**WHAT YOU HAVE TO DO**: Exactly repeat the full listing that follows.

**DATASET EXCERPT**:
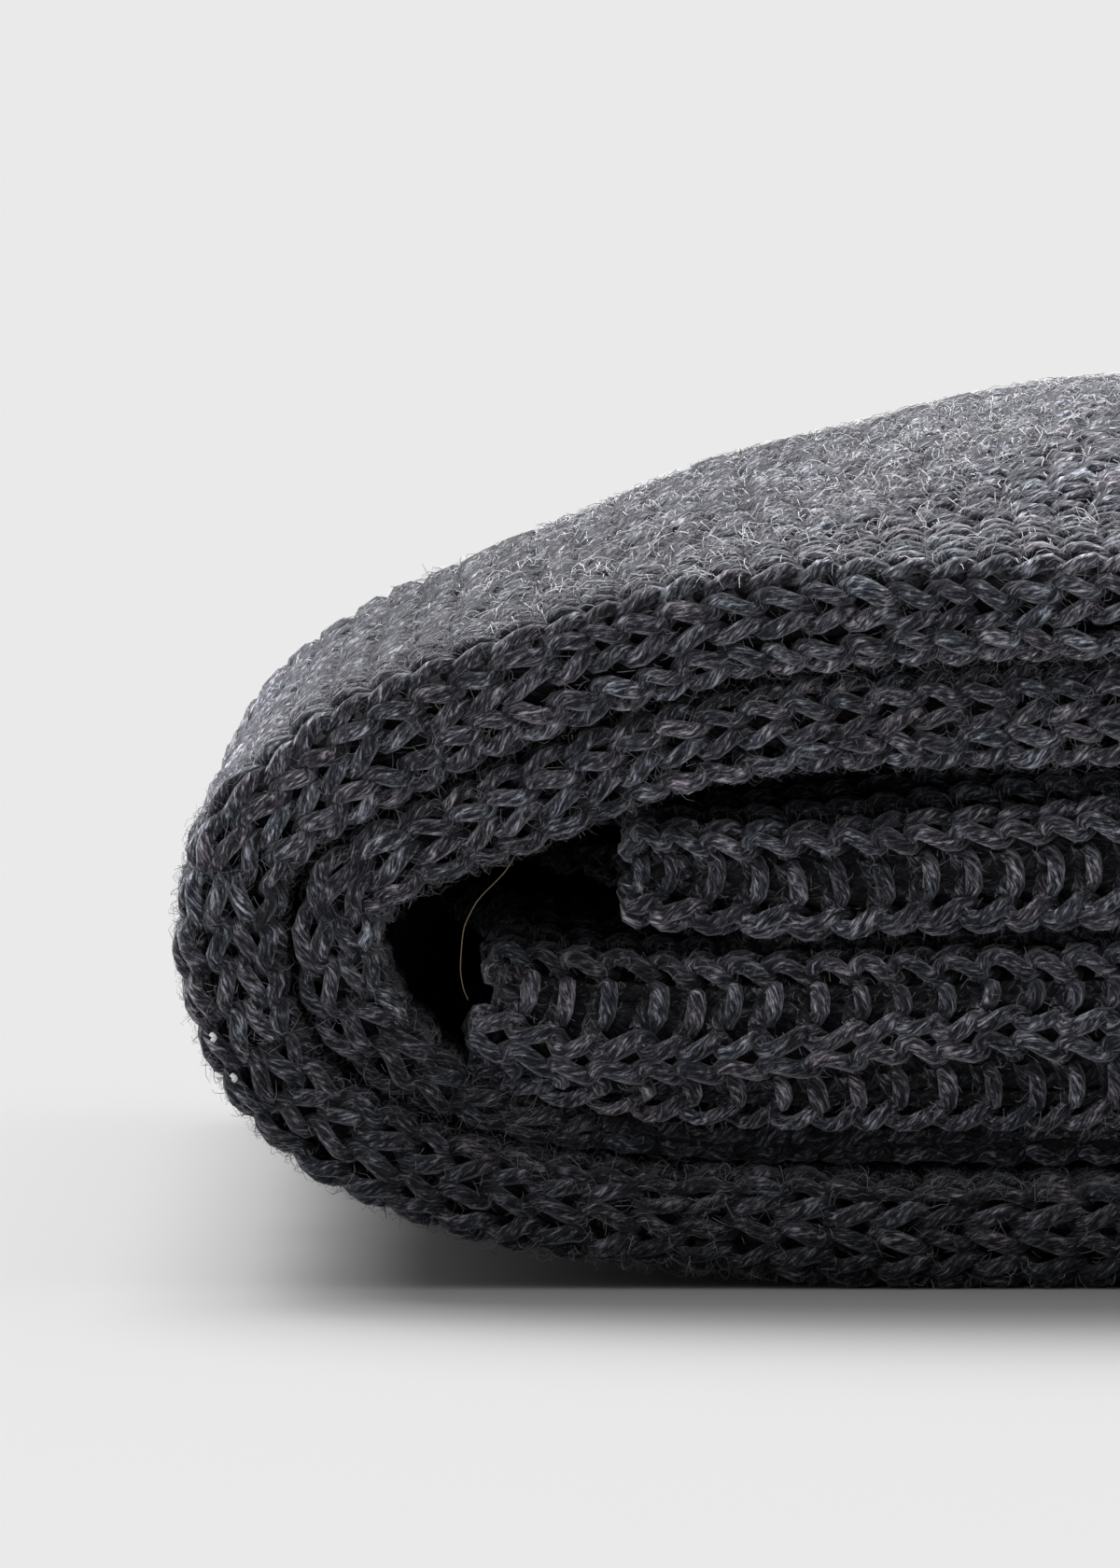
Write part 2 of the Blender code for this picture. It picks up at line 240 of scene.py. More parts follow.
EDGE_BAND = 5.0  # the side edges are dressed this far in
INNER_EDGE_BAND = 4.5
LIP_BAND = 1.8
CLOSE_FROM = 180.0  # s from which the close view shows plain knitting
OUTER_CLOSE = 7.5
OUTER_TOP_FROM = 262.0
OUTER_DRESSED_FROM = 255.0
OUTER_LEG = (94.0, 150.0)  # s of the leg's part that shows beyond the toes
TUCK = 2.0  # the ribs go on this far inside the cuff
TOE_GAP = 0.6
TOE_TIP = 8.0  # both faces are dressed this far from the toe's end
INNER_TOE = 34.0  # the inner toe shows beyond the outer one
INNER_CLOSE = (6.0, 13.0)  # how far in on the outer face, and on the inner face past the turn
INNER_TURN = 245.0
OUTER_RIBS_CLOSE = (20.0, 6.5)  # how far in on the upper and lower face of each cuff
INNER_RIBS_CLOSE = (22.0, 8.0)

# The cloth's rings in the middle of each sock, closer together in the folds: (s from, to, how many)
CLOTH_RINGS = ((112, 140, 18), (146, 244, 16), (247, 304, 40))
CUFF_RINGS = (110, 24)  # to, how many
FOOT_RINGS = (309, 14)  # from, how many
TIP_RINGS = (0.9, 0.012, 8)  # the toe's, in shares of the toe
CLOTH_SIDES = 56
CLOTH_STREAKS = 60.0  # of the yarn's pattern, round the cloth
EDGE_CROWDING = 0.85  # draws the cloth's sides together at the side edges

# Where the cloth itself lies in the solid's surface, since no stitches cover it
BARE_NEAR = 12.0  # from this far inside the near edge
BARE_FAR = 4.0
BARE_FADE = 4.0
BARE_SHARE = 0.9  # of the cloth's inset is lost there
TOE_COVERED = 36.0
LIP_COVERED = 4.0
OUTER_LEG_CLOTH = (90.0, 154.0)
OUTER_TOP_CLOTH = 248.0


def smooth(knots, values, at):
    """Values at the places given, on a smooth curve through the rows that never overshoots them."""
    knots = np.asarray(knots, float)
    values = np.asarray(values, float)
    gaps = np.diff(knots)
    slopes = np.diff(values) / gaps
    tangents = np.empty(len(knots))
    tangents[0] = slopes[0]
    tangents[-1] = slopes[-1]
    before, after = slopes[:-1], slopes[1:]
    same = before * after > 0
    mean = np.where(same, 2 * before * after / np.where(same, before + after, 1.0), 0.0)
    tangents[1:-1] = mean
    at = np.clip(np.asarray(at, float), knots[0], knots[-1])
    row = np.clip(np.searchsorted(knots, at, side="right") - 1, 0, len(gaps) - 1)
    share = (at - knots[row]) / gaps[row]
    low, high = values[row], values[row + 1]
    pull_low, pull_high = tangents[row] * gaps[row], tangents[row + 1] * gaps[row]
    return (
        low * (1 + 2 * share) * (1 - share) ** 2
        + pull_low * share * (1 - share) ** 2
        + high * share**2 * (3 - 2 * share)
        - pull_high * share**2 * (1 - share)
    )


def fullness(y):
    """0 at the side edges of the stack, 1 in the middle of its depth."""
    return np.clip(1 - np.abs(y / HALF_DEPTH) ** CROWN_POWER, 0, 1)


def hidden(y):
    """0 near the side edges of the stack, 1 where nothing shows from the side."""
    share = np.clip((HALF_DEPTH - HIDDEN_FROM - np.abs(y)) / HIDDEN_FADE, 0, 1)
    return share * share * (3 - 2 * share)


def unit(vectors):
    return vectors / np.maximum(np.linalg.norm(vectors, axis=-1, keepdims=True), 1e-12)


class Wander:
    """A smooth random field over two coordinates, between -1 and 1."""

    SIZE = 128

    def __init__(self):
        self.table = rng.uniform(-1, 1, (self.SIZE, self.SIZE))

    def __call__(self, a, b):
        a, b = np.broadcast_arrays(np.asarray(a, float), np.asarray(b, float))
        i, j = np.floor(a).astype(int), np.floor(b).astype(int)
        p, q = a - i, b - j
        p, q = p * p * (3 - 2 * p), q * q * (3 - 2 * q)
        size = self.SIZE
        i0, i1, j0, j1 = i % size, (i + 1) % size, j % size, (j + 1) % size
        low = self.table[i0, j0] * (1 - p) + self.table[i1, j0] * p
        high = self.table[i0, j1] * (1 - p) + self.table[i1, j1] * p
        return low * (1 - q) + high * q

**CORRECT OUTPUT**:
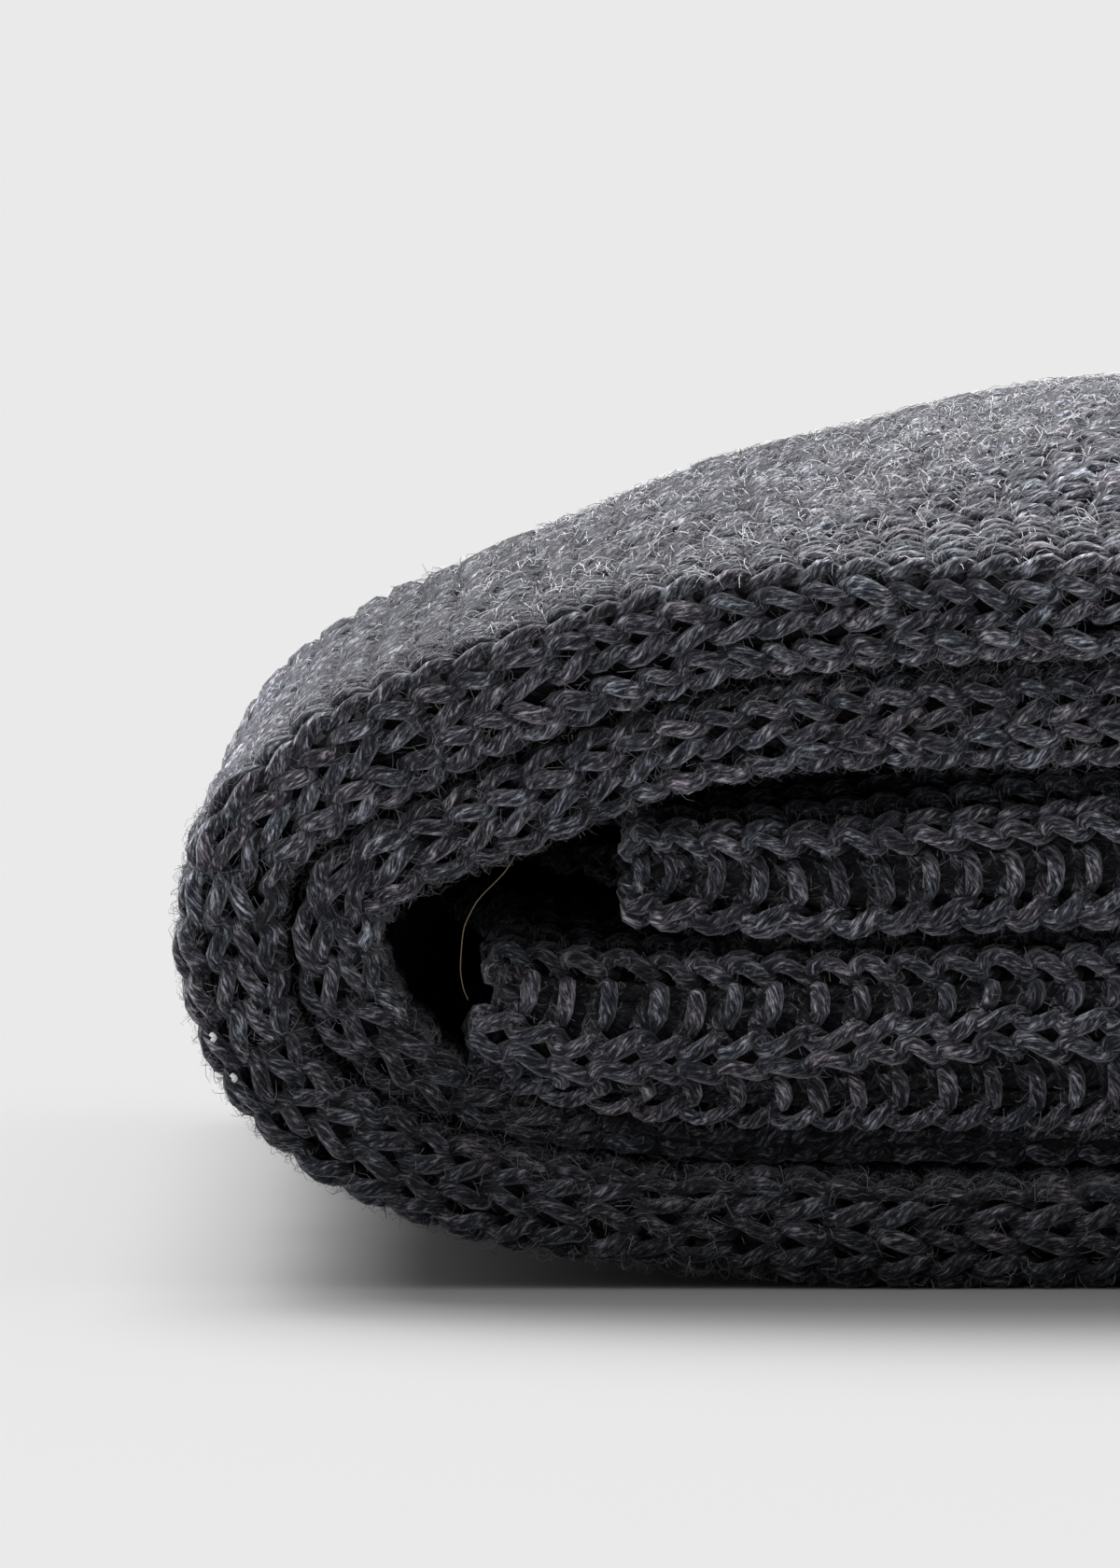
Write part 2 of the Blender code for this picture. It picks up at line 240 of scene.py. More parts follow.
EDGE_BAND = 5.0  # the side edges are dressed this far in
INNER_EDGE_BAND = 4.5
LIP_BAND = 1.8
CLOSE_FROM = 180.0  # s from which the close view shows plain knitting
OUTER_CLOSE = 7.5
OUTER_TOP_FROM = 262.0
OUTER_DRESSED_FROM = 255.0
OUTER_LEG = (94.0, 150.0)  # s of the leg's part that shows beyond the toes
TUCK = 2.0  # the ribs go on this far inside the cuff
TOE_GAP = 0.6
TOE_TIP = 8.0  # both faces are dressed this far from the toe's end
INNER_TOE = 34.0  # the inner toe shows beyond the outer one
INNER_CLOSE = (6.0, 13.0)  # how far in on the outer face, and on the inner face past the turn
INNER_TURN = 245.0
OUTER_RIBS_CLOSE = (20.0, 6.5)  # how far in on the upper and lower face of each cuff
INNER_RIBS_CLOSE = (22.0, 8.0)

# The cloth's rings in the middle of each sock, closer together in the folds: (s from, to, how many)
CLOTH_RINGS = ((112, 140, 18), (146, 244, 16), (247, 304, 40))
CUFF_RINGS = (110, 24)  # to, how many
FOOT_RINGS = (309, 14)  # from, how many
TIP_RINGS = (0.9, 0.012, 8)  # the toe's, in shares of the toe
CLOTH_SIDES = 56
CLOTH_STREAKS = 60.0  # of the yarn's pattern, round the cloth
EDGE_CROWDING = 0.85  # draws the cloth's sides together at the side edges

# Where the cloth itself lies in the solid's surface, since no stitches cover it
BARE_NEAR = 12.0  # from this far inside the near edge
BARE_FAR = 4.0
BARE_FADE = 4.0
BARE_SHARE = 0.9  # of the cloth's inset is lost there
TOE_COVERED = 36.0
LIP_COVERED = 4.0
OUTER_LEG_CLOTH = (90.0, 154.0)
OUTER_TOP_CLOTH = 248.0


def smooth(knots, values, at):
    """Values at the places given, on a smooth curve through the rows that never overshoots them."""
    knots = np.asarray(knots, float)
    values = np.asarray(values, float)
    gaps = np.diff(knots)
    slopes = np.diff(values) / gaps
    tangents = np.empty(len(knots))
    tangents[0] = slopes[0]
    tangents[-1] = slopes[-1]
    before, after = slopes[:-1], slopes[1:]
    same = before * after > 0
    mean = np.where(same, 2 * before * after / np.where(same, before + after, 1.0), 0.0)
    tangents[1:-1] = mean
    at = np.clip(np.asarray(at, float), knots[0], knots[-1])
    row = np.clip(np.searchsorted(knots, at, side="right") - 1, 0, len(gaps) - 1)
    share = (at - knots[row]) / gaps[row]
    low, high = values[row], values[row + 1]
    pull_low, pull_high = tangents[row] * gaps[row], tangents[row + 1] * gaps[row]
    return (
        low * (1 + 2 * share) * (1 - share) ** 2
        + pull_low * share * (1 - share) ** 2
        + high * share**2 * (3 - 2 * share)
        - pull_high * share**2 * (1 - share)
    )


def fullness(y):
    """0 at the side edges of the stack, 1 in the middle of its depth."""
    return np.clip(1 - np.abs(y / HALF_DEPTH) ** CROWN_POWER, 0, 1)


def hidden(y):
    """0 near the side edges of the stack, 1 where nothing shows from the side."""
    share = np.clip((HALF_DEPTH - HIDDEN_FROM - np.abs(y)) / HIDDEN_FADE, 0, 1)
    return share * share * (3 - 2 * share)


def unit(vectors):
    return vectors / np.maximum(np.linalg.norm(vectors, axis=-1, keepdims=True), 1e-12)


class Wander:
    """A smooth random field over two coordinates, between -1 and 1."""

    SIZE = 128

    def __init__(self):
        self.table = rng.uniform(-1, 1, (self.SIZE, self.SIZE))

    def __call__(self, a, b):
        a, b = np.broadcast_arrays(np.asarray(a, float), np.asarray(b, float))
        i, j = np.floor(a).astype(int), np.floor(b).astype(int)
        p, q = a - i, b - j
        p, q = p * p * (3 - 2 * p), q * q * (3 - 2 * q)
        size = self.SIZE
        i0, i1, j0, j1 = i % size, (i + 1) % size, j % size, (j + 1) % size
        low = self.table[i0, j0] * (1 - p) + self.table[i1, j0] * p
        high = self.table[i0, j1] * (1 - p) + self.table[i1, j1] * p
        return low * (1 - q) + high * q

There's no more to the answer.